I took a look through my closet and found over 7 hard drives from old computers that I extracted before selling the outdated hardware.  In fact, one of them still contains a bootable copy of Windows ME.  I currently have 3 external hard drives hosting Time Machine backups.  After getting a new iMac, I transferred all my user data from my old macbook to the new machine, and have been maintaining backups of both machines ever since.  Even if I could know, I’m not sure I’d want to know how many times my data is actually backed up.  In order to sort it all out and remerge all my data back into a single store, I’d probably have to use some fancy rsyncing or some other means of smart copying.  But the honest truth is I’ll probably never do that because I don’t want to risk losing anything.
What a mess.  I admit that there are likely much more organized people out there, who have their data in a tidy little bundle, backed up in a logical way, redundant as it needs to be, but no more.  The problem is I just don’t have that much time to devote to it.  If I could do it over again, I might have been able to prevent my data from forking, therefore leaving myself in a bit more manageable state.  But alas, I can’t go back in time.
Then I started perusing my drives, and I quickly realized that there really wasn’t a whole lot worth keeping.  It may be nice to recall a letter I wrote to terminate the lease on the apartment I lived in 8 years ago, but I doubt I’ll ever need that again.  Sure, there are things I do want to keep, such as pictures of my kids, letters to the IRS, and semi-current resumes.  But there’s a whole lot that feels more like digital clutter than anything else.  Strangely, it gives me the same sensation as when I open up the hall closet that’s become a repository for junk that I have no intention of ever using again, but haven’t got the heart to part with.
Am I a digital hoarder?  I hope not.  Storage has become so cheap these days that it’s allowed me to be lazy.  It just doesn’t pay to get rid of anything, because it only costs fractions of pennies to keep it all. So I continue to keep the 10 out-of-focus images that I shot in order to get one good one.  Then I back those up, sync it across to my other computers, and store version information about them.  The toll isn’t immediately visible, but comes later when it takes iPhoto three minutes to startup and shed the spinning beach ball.  Or when spotlight brings our computer down to a crawl indexing the mass of files sitting around.
So maybe it’s time to get a little more familiar with the delete key.  It’s probably the cleanest key on my keyboard, and I’m starting to think that’s not a good thing.  Wouldn’t it be great to whittle down my digital storage requirements to only what will fit in the back on my virtual Volkswagen?  Is it even possible?

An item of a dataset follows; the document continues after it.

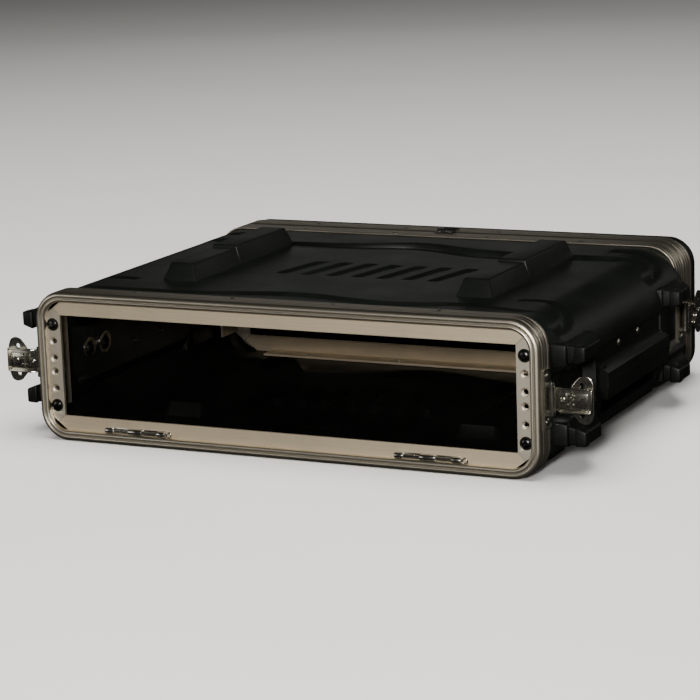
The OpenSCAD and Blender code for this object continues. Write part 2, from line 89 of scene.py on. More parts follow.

In my professional life, I’ve found a similar situation.  I’ve been working on legacy php application that started nearly 10 years ago.  Some of the code is still in another language, with a messy hodge podge of model/view/controller all rolled into a single script (not even classes).  We’re trying to bring that forward into a modern codebase, and it’s generally easy to convince the powers that be of the benefits of doing so.  The problem is we never get a chance to go back and remove the obsolete code.  The old remains, festers, and creates bloat that causes grepping the project to take several minutes.  We end up with several different ways to do the same thing, and new developers often have a hard time acclimating to the system and figuring out the latest methodology for accomplishing a task.  We have to sift through mounds of the old, sticky mess in order to find what we’re looking for.  It’s inefficient, frustrating, and generally uncool.
In all, I’m beginning to realize it’s almost as important to remove obsolete code as it is to add new code.  Whether or not we explicitly include a line item in an estimate for deleting old code, it should always be built into the estimates for new features.  We should strive to keep our code as streamlined, agile, and succinct as possible.  Besides, anyone who’s ever deleted an old troublesome piece of code knows that it just feels good.  I’m about to be able to do that with a particularly hairy piece of deprecated code, and the thought gets me a little excited.  It’s kind of geeky, I know…but strangely satisfying, nonetheless.
So for me, it’s time to simplify.  It’s time to rid myself of Windows ME, bad sepia toned images, and my CS 101 docs.  Hopefully, we can do the same on my coding project, removing bloat that hasn’t been exercised in years.  And more importantly, I’ll try to be aware enough of this in the future not to get back to this same place again.